Complex Concepts Simplified
Income Heads under the Income Tax Act
The Income Tax Act categorizes income into distinct heads to streamline taxation:
- Profits and Gains of Business or Profession: Income derived from business activities.
- Income from Salaries: Earnings as a result of employment.
- Income from House Property: Earnings from owning property.
- Capital Gains: Profits from the sale of capital assets.
- Income from Other Sources: Any income not classified under the above categories, including dividends.
Section 36(1)(iii) of the Income Tax Act
This section allows for the deduction of interest paid on capital borrowed for business purposes. The critical aspect is that the borrowed capital must be utilized in the business, irrespective of whether it is used for revenue or capital expenditures.

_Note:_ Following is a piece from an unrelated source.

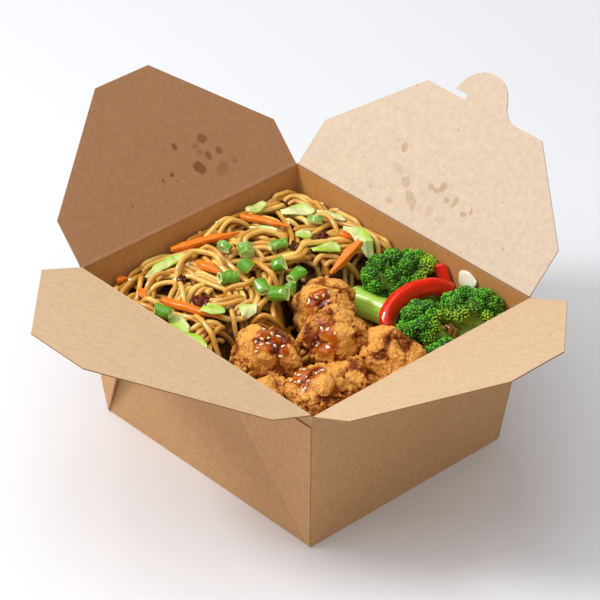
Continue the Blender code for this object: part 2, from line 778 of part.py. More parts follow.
def sprinkle(obj, rule, collection):
    """Fuse sesame seeds to the top of a piece."""
    tree = tree_of(obj)
    draw = random.Random(rule["count"] * 7 + 1)
    seeds, places = [], []
    while len(seeds) < rule["count"]:
        x = (rule["at"][0] + draw.uniform(-1, 1) * rule["spread"][0]) * MM
        y = (rule["at"][1] + draw.uniform(-1, 1) * rule["spread"][1]) * MM
        if any(math.hypot(x - a, y - b) < SESAME_PITCH for a, b in places):
            continue
        places.append((x, y))
        place, normal, _, _ = tree.ray_cast(Vector((x, y, 0.2)), Vector((0, 0, -1)))
        turn = normal.to_track_quat("Z", "Y").to_matrix().to_4x4()
        turn = turn @ Matrix.Rotation(draw.uniform(0, math.pi), 4, "Z")
        bm = bmesh.new()
        bmesh.ops.create_icosphere(bm, subdivisions=1, radius=1.0)
        pose = Matrix.Translation(place + normal * SESAME_LIFT) @ turn
        bmesh.ops.transform(bm, matrix=pose @ Matrix.Diagonal((*SESAME_SIZE, 1)), verts=bm.verts)
        seeds.append(add_mesh(bm, "seed", collection))
    boolean(obj, seeds, "UNION")
    merge_doubles(obj)
    return biggest_body(obj)


# Loose toppings: the step by which a piece is lifted off what it would cross
SETTLE_STEP = 0.2 * MM
SETTLE_TRIES = 60


def clearance_below(piece, trees):
    """Least vertical distance from a piece down to what lies under it."""
    matrix = piece.matrix_world
    points = []
    for face in piece.data.polygons:
        corners = [matrix @ piece.data.vertices[i].co for i in face.vertices]
        middle = sum(corners, Vector()) / len(corners)
        points += corners + [middle] + [(corner + middle) / 2 for corner in corners]
    least = 1.0
    for tree in trees:
        for point in points:
            hit = tree.ray_cast(point + Vector((0, 0, 0.05)), Vector((0, 0, -1)))
            if hit[0] is not None:
                least = min(least, point.z - hit[0].z)
    return least


def settle(piece, resting_on):
    """Let a piece down until it lies a hair above what is under it, then free of every body."""
    trees = [tree_of(obj) for obj in resting_on]
    fall = clearance_below(piece, trees) - GAP
    piece.data.transform(Matrix.Translation((0, 0, -fall)))
    for _ in range(SETTLE_TRIES):
        own = tree_of(piece)
        near = any(own.overlap(tree) for tree in trees)
        near = near or any(
            tree.find_nearest(vert.co, 0.6 * GAP)[0] is not None
            for tree in trees for vert in piece.data.vertices)
        if not near:
            break
        piece.data.transform(Matrix.Translation((0, 0, SETTLE_STEP)))
    return piece


def make_stick(name, start, end, width, collection, material, tree):
    """A cut stick with slightly rounded edges, laid along the slope of the heap."""
    thickness = STICK_THICKNESS * width
    a = Vector((start[0] * MM, start[1] * MM, surface_height(tree, start[0] * MM, start[1] * MM)))
    b = Vector((end[0] * MM, end[1] * MM, surface_height(tree, end[0] * MM, end[1] * MM)))
    along = (b - a).normalized()
    side = Vector((0, 0, 1)).cross(along).normalized()
    up = along.cross(side)
    bm = bmesh.new()
    bmesh.ops.create_cube(bm, size=1.0)
    for vert in bm.verts:
        narrow = STICK_END if vert.co.x > 0 else 1.0
        place = (a + b) / 2 + along * vert.co.x * (b - a).length
        vert.co = place + side * vert.co.y * width * narrow + up * vert.co.z * thickness * narrow
    bmesh.ops.bevel(bm, geom=bm.edges[:], offset=0.16 * min(width, thickness), segments=1,
                    affect="EDGES")
    bmesh.ops.triangulate(bm, faces=bm.faces)
    return add_mesh(bm, name, collection, material)


def make_leaf(name, points, width, collection, material, tree):
    """A thin wavy strip of leaf that follows the heap, both faces split alike."""
    route = smooth_path([Vector((x * MM, y * MM, 0)) for x, y in points], 3.4 * MM)
    rows = 3
    seed = sum(x + y for x, y in points)
    bm = bmesh.new()
    grid = []
    for i, place in enumerate(route):
        ahead = route[min(i + 1, len(route) - 1)] - route[max(i - 1, 0)]
        side = Vector((-ahead.y, ahead.x, 0)).normalized()
        taper = 0.35 + 0.65 * math.sin(math.pi * (i + 0.6) / (len(route) + 0.2))
        row = []
        for j in range(rows):
            across = (j / (rows - 1) - 0.5) * width * taper
            spot = place + side * across
            ripple = LEAF_WAVE * (1 + math.sin(1.3 * i + 2.1 * j + seed)) / 2
            row.append(bm.verts.new((spot.x, spot.y, surface_height(tree, spot.x, spot.y) + ripple)))
        grid.append(row)
    for i in range(len(grid) - 1):
        for j in range(rows - 1):
            bm.faces.new((grid[i][j], grid[i + 1][j], grid[i + 1][j + 1], grid[i][j + 1]))
    bmesh.ops.triangulate(bm, faces=bm.faces)
    bmesh.ops.recalc_face_normals(bm, faces=bm.faces)
    leaf = add_mesh(bm, name, collection, material)
    wall = leaf.modifiers.new("leaf", "SOLIDIFY")
    wall.thickness = LEAF_THICKNESS
    wall.offset = 1.0
    applied(leaf)
    bm = bmesh.new()
    bm.from_mesh(leaf.data)
    bmesh.ops.recalc_face_normals(bm, faces=bm.faces)
    bm.to_mesh(leaf.data)
    bm.free()
    return leaf


def make_ring(name, place, radius, length, turn, tilt, collection, material, tree):
    """A short hollow slice of scallion, open at both ends."""
    bm = bmesh.new()
    bmesh.ops.create_cone(bm, cap_ends=False, segments=10, radius1=radius * MM, radius2=radius * MM,
                          depth=length * MM)
    pose = Matrix.Rotation(math.radians(turn), 4, "Z") @ Matrix.Rotation(math.radians(tilt), 4, "Y")
    pose = pose @ Matrix.Diagonal((RING_SQUASH, 1.0, 1.0, 1.0))
    x, y = place[0] * MM, place[1] * MM
    z = surface_height(tree, x, y) + 8 * MM
    bmesh.ops.transform(bm, matrix=Matrix.Translation((x, y, z)) @ pose, verts=bm.verts)
    bmesh.ops.triangulate(bm, faces=bm.faces)
    ring = add_mesh(bm, name, collection, material)
    wall = ring.modifiers.new("wall", "SOLIDIFY")
    wall.thickness = RING_WALL
    wall.offset = -1.0
    applied(ring)
    return ring


# How much narrower the far end of a carrot stick is, and its thickness for its width
STICK_END = 0.72
STICK_THICKNESS = 0.8

# Carrot sticks in millimetres of plan: both ends and the width
CARROTS = (
    ((-19, 76), (15, 62), 4.8),
    ((26, 75), (36, 50), 4.2),
    ((-18, 58), (-16, 43), 4.6),
    ((-49, 49), (-38, 17), 4.6),
    ((49, 12), (28, 11), 4.8),
    ((53, 31), (58, 19), 3.6),
    ((-53, 78), (-47, 75), 3.6),
    ((-50, 63), (-53, 56), 3.4),
)

# Leaves of cabbage: how much they wave and how thick they are, then plan route and width
LEAF_WAVE = 1.4 * MM
LEAF_THICKNESS = 1.0 * MM
CABBAGE = (
    (((-43, 67), (-30, 69), (-14, 66)), 7.5),
    (((-53, 37), (-55, 28), (-52, 22)), 8.0),
    (((44, 64), (52, 60), (58, 54)), 11.0),
    (((57, 52), (62, 46), (63, 38)), 8.0),
    (((27, 72), (36, 72), (43, 74)), 6.0),
    (((54, 29), (57, 20), (55, 12)), 9.0),
    (((30, 27), (38, 23), (43, 20)), 8.5),
    (((21, 63), (27, 58), (30, 52)), 5.0),
    (((-28, 15), (-20, 12)), 7.0),
    (((-42, 27), (-36, 18)), 8.0),
    (((-59, 24), (-57, 15), (-58, 7)), 6.0),
    (((34, 42), (42, 38)), 6.5),
)

# Slices of scallion: their wall and how flat they are, then place, radius, length, turn and
# tilt in degrees
RING_WALL = 1.0 * MM
RING_SQUASH = 0.8
SCALLIONS = (
    ((-1, 56), 4.0, 4.0, 20, 64),
    ((4, 46), 4.0, 6.5, 60, 68),
    ((-17, 36), 3.4, 9.0, 160, 82),
    ((-5, 36), 4.0, 5.5, 100, 70),
    ((20, 40), 3.0, 9.0, -30, 84),
    ((7, 25), 4.2, 5.5, -50, 70),
    ((5, 16), 3.6, 5.0, 30, 60),
    ((11, 17.5), 3.4, 8.5, 10, 82),
    ((-11, 18), 3.6, 7.0, 70, 75),
    ((-9, 8), 4.2, 9.0, -60, 80),
    ((50, 45), 4.0, 3.5, 40, 50),
    ((-57, 38), 3.4, 8.0, 120, 82),
)


def main():
    clear_scene()
    part = new_collection("noodle_box")
    make_tray(part, make_material("tray", BOARD_COLOUR, 0.8))
    for name in FLAPS:
        make_flap(name, part, make_material(name, BOARD_COLOUR, 0.8))

    core = make_heap_core(part, make_material("noodles", NOODLE_COLOUR, 0.4))
    core_tree = tree_of(core)
    strips = []
    for name, rule in STRIPS.items():
        material = make_material(name, rule["colour"], 0.35)
        strips.append(make_strip(name, rule, 0.0, part, material))
    lumps = [make_lump(name, part) for name in LUMPS]

    placed = [core] + strips + lumps
    toppings = []
    for i, (start, end, width) in enumerate(CARROTS, 1):
        piece = make_stick("carrot_%d" % i, start, end, width * MM, part,
                           make_material("carrot_%d" % i, CARROT_COLOUR, 0.45), core_tree)
        toppings.append(settle(piece, placed + toppings))
    for i, (points, width) in enumerate(CABBAGE, 1):
        piece = make_leaf("cabbage_%d" % i, points, width * MM, part,
                          make_material("cabbage_%d" % i, CABBAGE_COLOUR, 0.45), core_tree)
        toppings.append(settle(piece, placed + toppings))
    for i, (place, radius, length, turn, tilt) in enumerate(SCALLIONS, 1):
        piece = make_ring("scallion_%d" % i, place, radius, length, turn, tilt, part,
                          make_material("scallion_%d" % i, SCALLION_COLOUR, 0.4), core_tree)
        toppings.append(settle(piece, placed + toppings))
    fuse_strands(core, strips + lumps + toppings, part)


main()
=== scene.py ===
"""Looks of an open kraft board takeaway box of noodles, fried chicken and vegetables.

Metres, +Z up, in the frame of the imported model. Plan routes and small sizes are in millimetres,
as in the construction of the box.
"""

import json
import math
import random

import bmesh
import bpy
import numpy as np
from mathutils import Matrix, Vector, noise
from mathutils.bvhtree import BVHTree

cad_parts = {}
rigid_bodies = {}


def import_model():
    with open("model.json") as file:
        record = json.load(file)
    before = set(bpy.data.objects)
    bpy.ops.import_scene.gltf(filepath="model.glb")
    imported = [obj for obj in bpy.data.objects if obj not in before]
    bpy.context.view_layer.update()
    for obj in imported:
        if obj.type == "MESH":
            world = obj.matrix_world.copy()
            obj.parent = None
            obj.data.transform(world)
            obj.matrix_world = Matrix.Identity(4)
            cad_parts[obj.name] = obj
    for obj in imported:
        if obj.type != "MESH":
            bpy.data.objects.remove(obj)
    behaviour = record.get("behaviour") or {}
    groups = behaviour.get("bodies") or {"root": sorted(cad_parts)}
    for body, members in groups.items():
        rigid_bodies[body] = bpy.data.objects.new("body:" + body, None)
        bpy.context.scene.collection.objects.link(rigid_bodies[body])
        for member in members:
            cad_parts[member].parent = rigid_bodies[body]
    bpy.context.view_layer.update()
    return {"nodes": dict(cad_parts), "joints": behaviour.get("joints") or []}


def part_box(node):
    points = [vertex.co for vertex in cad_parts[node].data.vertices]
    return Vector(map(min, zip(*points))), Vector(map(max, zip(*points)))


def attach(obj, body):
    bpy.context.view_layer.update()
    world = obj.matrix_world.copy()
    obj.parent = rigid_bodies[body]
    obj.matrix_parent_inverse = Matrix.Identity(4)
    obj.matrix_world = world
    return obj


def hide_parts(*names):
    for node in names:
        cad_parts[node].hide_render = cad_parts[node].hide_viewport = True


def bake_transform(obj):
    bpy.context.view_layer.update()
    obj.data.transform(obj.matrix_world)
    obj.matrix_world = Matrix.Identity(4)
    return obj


bl_info = {
    "name": "Noodle takeaway box",
    "version": (1, 0, 0),
    "blender": (4, 5, 0),
    "location": "3D View > Sidebar > Noodle box",
    "description": "Dresses an open board box of noodles, fried chicken and vegetables",
    "category": "Object",
}

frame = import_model()
NODES = frame["nodes"]
JOINTS = {joint["child"]: joint for joint in frame["joints"]}
MM = 0.001

# Vector noise starts from the time of day unless it is given a seed
NOISE_SEED = 3
noise.seed_set(NOISE_SEED)

# The box at its rim and how far its walls lean in towards the base, in millimetres
HALF_RIM = (71.95, 82.15)
RIM_HEIGHT = 85.5
TAPER = 8.9
BOARD = 0.6

FLAP_BODIES = {"flap_front_left": "front_left_flap", "flap_front_right": "front_right_flap",
               "flap_back_left": "back_left_flap", "flap_back_right": "back_right_flap"}


# Helpers for colours, nodes and meshes

def linear(hex_colour):
    """Linear RGB values of an sRGB hex colour."""
    values = [int(hex_colour[i:i + 2], 16) / 255 for i in (0, 2, 4)]
    return tuple(c / 12.92 if c <= 0.04045 else ((c + 0.055) / 1.055) ** 2.4 for c in values)


def shaded(colour, share):
    """A colour made darker or lighter by a share, with no value above 1."""
    return tuple(min(c * share, 1.0) for c in colour)


def add(tree, kind, sockets=None, stops=(), **settings):
    """Add a node. Sockets, by name or number, take a link or a value; stops colour a ramp."""
    node = tree.nodes.new(kind)
    for name, value in settings.items():
        setattr(node, name, value)
    for key, value in (sockets or {}).items():
        if isinstance(value, bpy.types.NodeSocket):
            tree.links.new(value, node.inputs[key])
        else:
            node.inputs[key].default_value = value
    for i, (place, colour) in enumerate(stops):
        elements = node.color_ramp.elements
        element = elements[i] if i < 2 else elements.new(place)
        element.position = place
        element.color = (*colour, 1.0)
    return node


def new_material(name):
    """A material with only its output, and that material's tree."""
    material = bpy.data.materials.new(name)
    material.use_nodes = True
    tree = material.node_tree
    tree.nodes.clear()
    return material, tree


def finished(tree, shader, colour, height=None, depth=0.1 * MM, **numbers):
    """Link a surface to the output, with its relief, after setting the shader's own values."""
    sockets = {"Base Color": colour}
    sockets.update({name.replace("_", " "): value for name, value in numbers.items()})
    if height is not None:
        bump = add(tree, "ShaderNodeBump", {"Height": height, "Distance": depth, "Strength": 1.0})
        sockets["Normal"] = bump.outputs[0]
    surface = add(tree, shader, sockets)
    add(tree, "ShaderNodeOutputMaterial", {"Surface": surface.outputs[0]})


def paint(obj, material):
    """Give a piece one material and no other."""
    obj.data.materials.clear()
    obj.data.materials.append(material)


def object_from(name, mesh, material=None):
    """An object at the origin that shows a mesh."""
    obj = bpy.data.objects.new(name, mesh)
    bpy.context.scene.collection.objects.link(obj)
    if material:
        paint(obj, material)
    return obj


def object_of(bm, name, material=None):
    """An object at the origin that shows what was built, which is then let go."""
    mesh = bpy.data.meshes.new(name)
    bm.to_mesh(mesh)
    bm.free()
    return object_from(name, mesh, material)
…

Section 56(2) and Dividend Income
Dividends received are specifically categorized under "Income from Other Sources." This classification mandates that any deductions related to earning such income should align with this category unless explicitly connected to the business income.
Conclusion
The judgment in Addl. Commissioner Of Income-Tax v. Laxmi Agents P. Ltd. reaffirms the principle that income must be classified under its specific head as per the Income Tax Act, irrespective of the business intentions behind its generation. By distinguishing between business income and other income sources, the court ensures a structured and predictable tax environment. Moreover, the decision clarifies that interest on borrowings made for business purposes can rightfully be deducted from business income, even when associated income like dividends falls under a different head. This nuanced interpretation aids businesses in accurate tax planning and compliance, reinforcing the importance of adhering to statutory income classifications.